● **Entries shown**
--- start ---

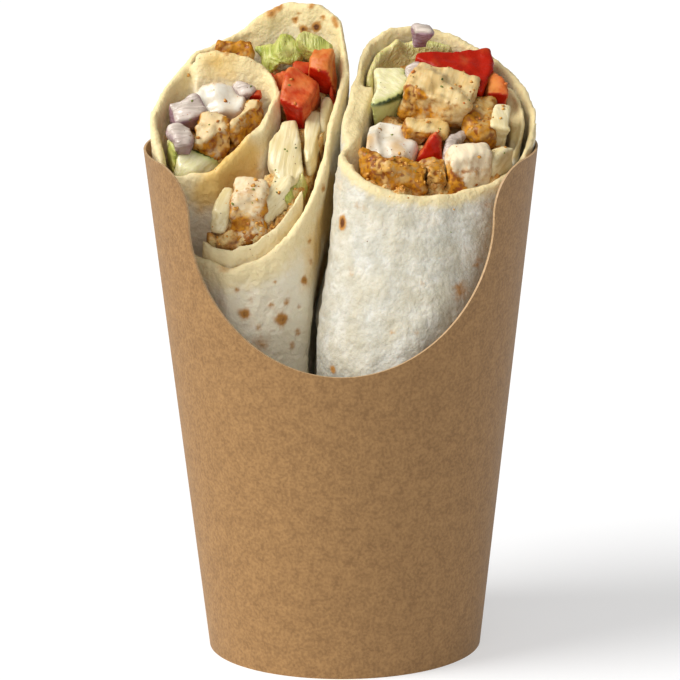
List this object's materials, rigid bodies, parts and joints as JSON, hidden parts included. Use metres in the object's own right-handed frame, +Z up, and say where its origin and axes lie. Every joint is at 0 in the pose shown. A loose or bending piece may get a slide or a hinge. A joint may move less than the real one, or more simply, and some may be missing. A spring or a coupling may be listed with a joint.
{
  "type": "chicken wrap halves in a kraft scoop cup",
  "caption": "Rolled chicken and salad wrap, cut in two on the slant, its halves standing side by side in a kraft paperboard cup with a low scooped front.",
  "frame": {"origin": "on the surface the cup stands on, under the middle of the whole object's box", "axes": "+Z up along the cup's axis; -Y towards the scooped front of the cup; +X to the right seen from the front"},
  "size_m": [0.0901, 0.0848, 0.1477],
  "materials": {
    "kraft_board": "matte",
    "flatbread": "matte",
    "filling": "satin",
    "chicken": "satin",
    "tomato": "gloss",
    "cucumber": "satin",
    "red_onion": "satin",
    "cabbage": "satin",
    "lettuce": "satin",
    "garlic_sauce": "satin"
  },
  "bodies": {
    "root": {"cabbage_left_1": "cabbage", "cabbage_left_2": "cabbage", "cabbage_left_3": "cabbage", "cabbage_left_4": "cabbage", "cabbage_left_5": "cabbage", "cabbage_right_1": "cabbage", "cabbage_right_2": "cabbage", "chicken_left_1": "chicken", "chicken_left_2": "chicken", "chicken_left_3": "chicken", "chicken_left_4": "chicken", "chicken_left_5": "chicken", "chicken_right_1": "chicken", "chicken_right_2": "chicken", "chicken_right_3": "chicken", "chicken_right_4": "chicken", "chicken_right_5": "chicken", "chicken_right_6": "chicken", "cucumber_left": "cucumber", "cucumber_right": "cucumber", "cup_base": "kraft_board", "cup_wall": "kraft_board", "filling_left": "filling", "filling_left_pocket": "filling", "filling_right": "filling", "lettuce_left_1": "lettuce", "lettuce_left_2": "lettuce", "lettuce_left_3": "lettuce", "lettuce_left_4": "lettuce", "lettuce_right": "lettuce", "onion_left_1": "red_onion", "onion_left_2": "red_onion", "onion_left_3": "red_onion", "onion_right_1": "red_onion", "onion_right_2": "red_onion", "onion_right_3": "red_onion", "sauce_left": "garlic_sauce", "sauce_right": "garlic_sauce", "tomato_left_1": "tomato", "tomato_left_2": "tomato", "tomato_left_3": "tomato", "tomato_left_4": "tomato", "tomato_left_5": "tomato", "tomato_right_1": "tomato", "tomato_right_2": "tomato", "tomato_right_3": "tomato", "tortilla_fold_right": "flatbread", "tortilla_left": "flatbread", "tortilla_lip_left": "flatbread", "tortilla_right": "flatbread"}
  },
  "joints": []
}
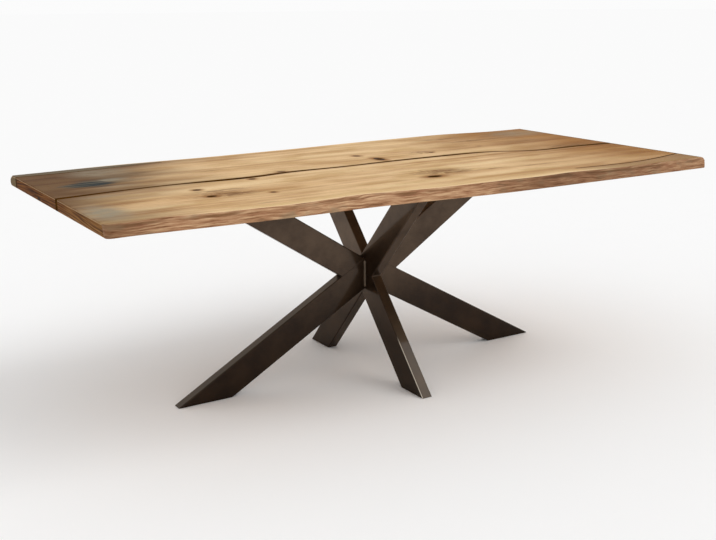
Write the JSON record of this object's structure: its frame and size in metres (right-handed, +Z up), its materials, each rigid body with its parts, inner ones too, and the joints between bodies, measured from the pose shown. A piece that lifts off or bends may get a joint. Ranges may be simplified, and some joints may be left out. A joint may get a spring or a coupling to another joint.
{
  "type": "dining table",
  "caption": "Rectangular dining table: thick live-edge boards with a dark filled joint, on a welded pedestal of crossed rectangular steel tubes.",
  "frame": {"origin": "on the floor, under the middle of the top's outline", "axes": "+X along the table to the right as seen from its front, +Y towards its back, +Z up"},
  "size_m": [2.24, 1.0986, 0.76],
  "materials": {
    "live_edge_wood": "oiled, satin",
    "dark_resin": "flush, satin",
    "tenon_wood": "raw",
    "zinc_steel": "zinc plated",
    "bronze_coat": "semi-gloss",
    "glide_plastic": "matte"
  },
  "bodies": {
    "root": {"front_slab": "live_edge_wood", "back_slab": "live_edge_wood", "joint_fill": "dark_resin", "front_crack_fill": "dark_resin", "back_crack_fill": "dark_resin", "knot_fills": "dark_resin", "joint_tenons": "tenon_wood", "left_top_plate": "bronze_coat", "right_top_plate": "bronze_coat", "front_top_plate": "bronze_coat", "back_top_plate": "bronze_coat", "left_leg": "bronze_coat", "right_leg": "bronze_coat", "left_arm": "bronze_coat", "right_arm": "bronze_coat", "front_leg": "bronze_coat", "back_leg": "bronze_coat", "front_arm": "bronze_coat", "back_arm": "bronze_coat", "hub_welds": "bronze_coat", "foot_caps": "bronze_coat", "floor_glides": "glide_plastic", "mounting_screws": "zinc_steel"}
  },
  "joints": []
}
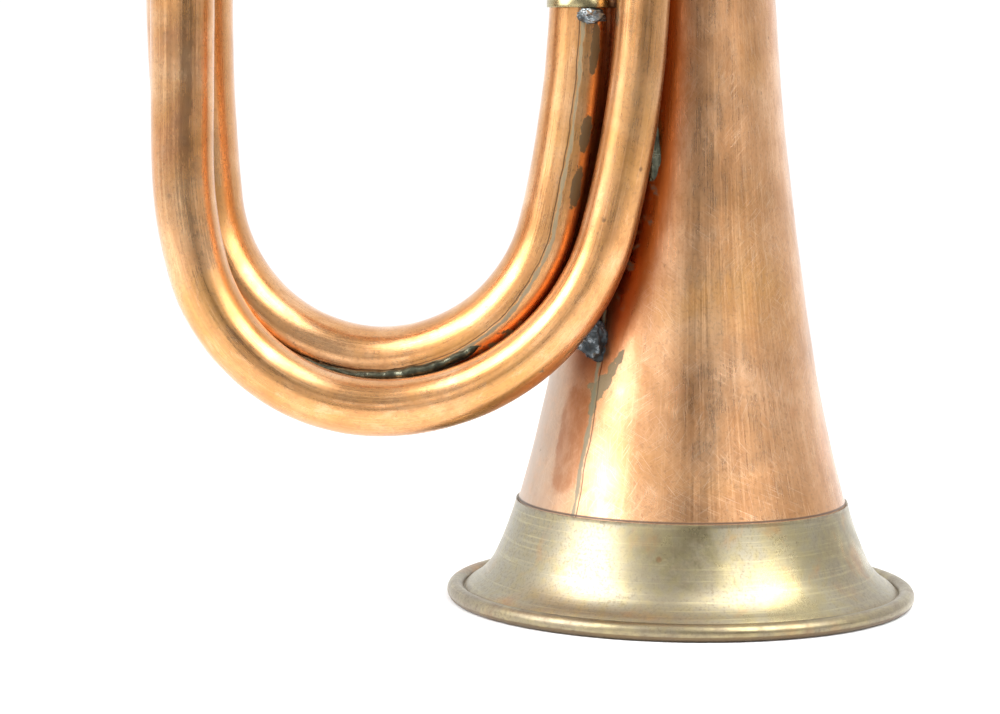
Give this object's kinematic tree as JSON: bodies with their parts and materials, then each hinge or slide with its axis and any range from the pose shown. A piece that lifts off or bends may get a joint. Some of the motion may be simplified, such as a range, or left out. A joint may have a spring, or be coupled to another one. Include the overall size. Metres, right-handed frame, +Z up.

--- end ---

● **Prompt**
Please repeat all the records above exactly as they appear.

● **Output below**
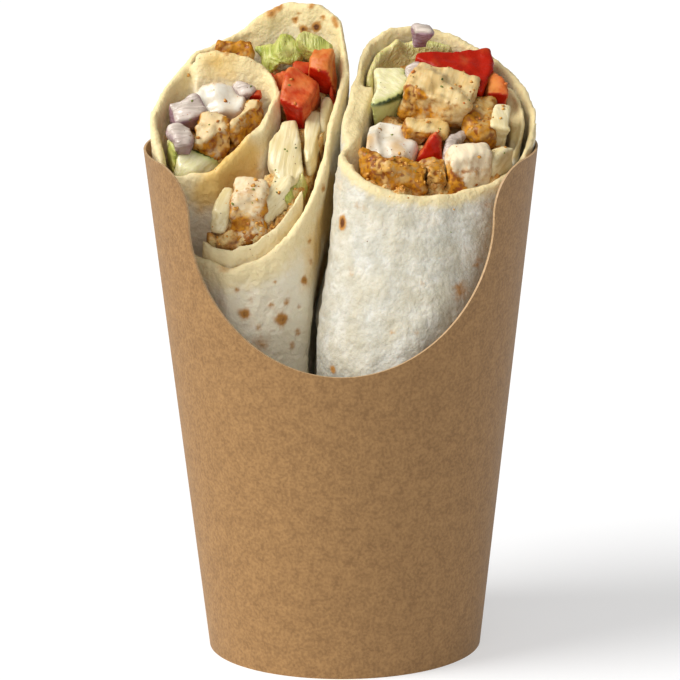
List this object's materials, rigid bodies, parts and joints as JSON, hidden parts included. Use metres in the object's own right-handed frame, +Z up, and say where its origin and axes lie. Every joint is at 0 in the pose shown. A loose or bending piece may get a slide or a hinge. A joint may move less than the real one, or more simply, and some may be missing. A spring or a coupling may be listed with a joint.
{
  "type": "chicken wrap halves in a kraft scoop cup",
  "caption": "Rolled chicken and salad wrap, cut in two on the slant, its halves standing side by side in a kraft paperboard cup with a low scooped front.",
  "frame": {"origin": "on the surface the cup stands on, under the middle of the whole object's box", "axes": "+Z up along the cup's axis; -Y towards the scooped front of the cup; +X to the right seen from the front"},
  "size_m": [0.0901, 0.0848, 0.1477],
  "materials": {
    "kraft_board": "matte",
    "flatbread": "matte",
    "filling": "satin",
    "chicken": "satin",
    "tomato": "gloss",
    "cucumber": "satin",
    "red_onion": "satin",
    "cabbage": "satin",
    "lettuce": "satin",
    "garlic_sauce": "satin"
  },
  "bodies": {
    "root": {"cabbage_left_1": "cabbage", "cabbage_left_2": "cabbage", "cabbage_left_3": "cabbage", "cabbage_left_4": "cabbage", "cabbage_left_5": "cabbage", "cabbage_right_1": "cabbage", "cabbage_right_2": "cabbage", "chicken_left_1": "chicken", "chicken_left_2": "chicken", "chicken_left_3": "chicken", "chicken_left_4": "chicken", "chicken_left_5": "chicken", "chicken_right_1": "chicken", "chicken_right_2": "chicken", "chicken_right_3": "chicken", "chicken_right_4": "chicken", "chicken_right_5": "chicken", "chicken_right_6": "chicken", "cucumber_left": "cucumber", "cucumber_right": "cucumber", "cup_base": "kraft_board", "cup_wall": "kraft_board", "filling_left": "filling", "filling_left_pocket": "filling", "filling_right": "filling", "lettuce_left_1": "lettuce", "lettuce_left_2": "lettuce", "lettuce_left_3": "lettuce", "lettuce_left_4": "lettuce", "lettuce_right": "lettuce", "onion_left_1": "red_onion", "onion_left_2": "red_onion", "onion_left_3": "red_onion", "onion_right_1": "red_onion", "onion_right_2": "red_onion", "onion_right_3": "red_onion", "sauce_left": "garlic_sauce", "sauce_right": "garlic_sauce", "tomato_left_1": "tomato", "tomato_left_2": "tomato", "tomato_left_3": "tomato", "tomato_left_4": "tomato", "tomato_left_5": "tomato", "tomato_right_1": "tomato", "tomato_right_2": "tomato", "tomato_right_3": "tomato", "tortilla_fold_right": "flatbread", "tortilla_left": "flatbread", "tortilla_lip_left": "flatbread", "tortilla_right": "flatbread"}
  },
  "joints": []
}
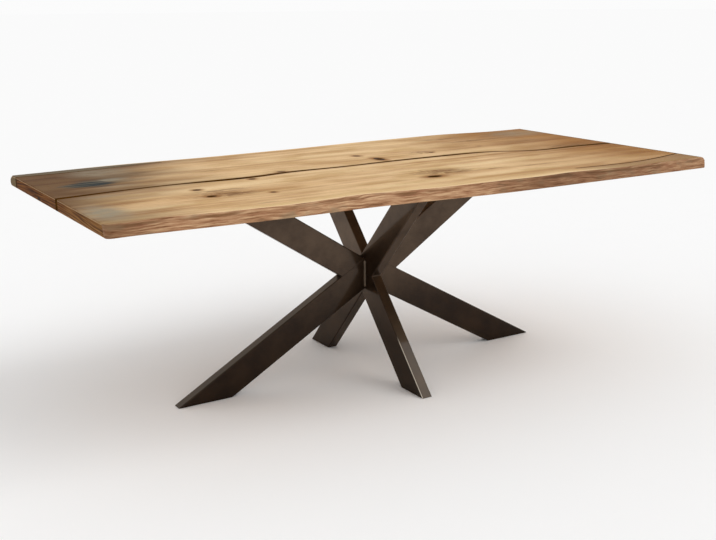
Write the JSON record of this object's structure: its frame and size in metres (right-handed, +Z up), its materials, each rigid body with its parts, inner ones too, and the joints between bodies, measured from the pose shown. A piece that lifts off or bends may get a joint. Ranges may be simplified, and some joints may be left out. A joint may get a spring or a coupling to another joint.
{
  "type": "dining table",
  "caption": "Rectangular dining table: thick live-edge boards with a dark filled joint, on a welded pedestal of crossed rectangular steel tubes.",
  "frame": {"origin": "on the floor, under the middle of the top's outline", "axes": "+X along the table to the right as seen from its front, +Y towards its back, +Z up"},
  "size_m": [2.24, 1.0986, 0.76],
  "materials": {
    "live_edge_wood": "oiled, satin",
    "dark_resin": "flush, satin",
    "tenon_wood": "raw",
    "zinc_steel": "zinc plated",
    "bronze_coat": "semi-gloss",
    "glide_plastic": "matte"
  },
  "bodies": {
    "root": {"front_slab": "live_edge_wood", "back_slab": "live_edge_wood", "joint_fill": "dark_resin", "front_crack_fill": "dark_resin", "back_crack_fill": "dark_resin", "knot_fills": "dark_resin", "joint_tenons": "tenon_wood", "left_top_plate": "bronze_coat", "right_top_plate": "bronze_coat", "front_top_plate": "bronze_coat", "back_top_plate": "bronze_coat", "left_leg": "bronze_coat", "right_leg": "bronze_coat", "left_arm": "bronze_coat", "right_arm": "bronze_coat", "front_leg": "bronze_coat", "back_leg": "bronze_coat", "front_arm": "bronze_coat", "back_arm": "bronze_coat", "hub_welds": "bronze_coat", "foot_caps": "bronze_coat", "floor_glides": "glide_plastic", "mounting_screws": "zinc_steel"}
  },
  "joints": []
}
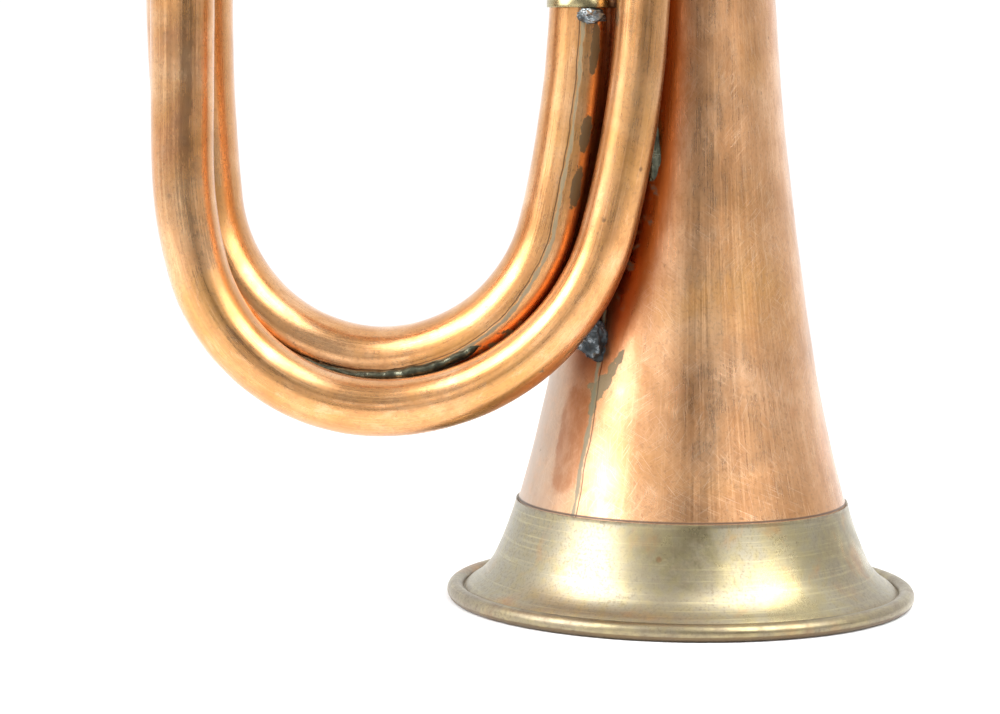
Give this object's kinematic tree as JSON: bodies with their parts and materials, then each hinge or slide with its axis and any range from the pose shown. A piece that lifts off or bends may get a joint. Some of the motion may be simplified, such as a range, or left out. A joint may have a spring, or be coupled to another one. Include the overall size. Metres, right-handed frame, +Z up.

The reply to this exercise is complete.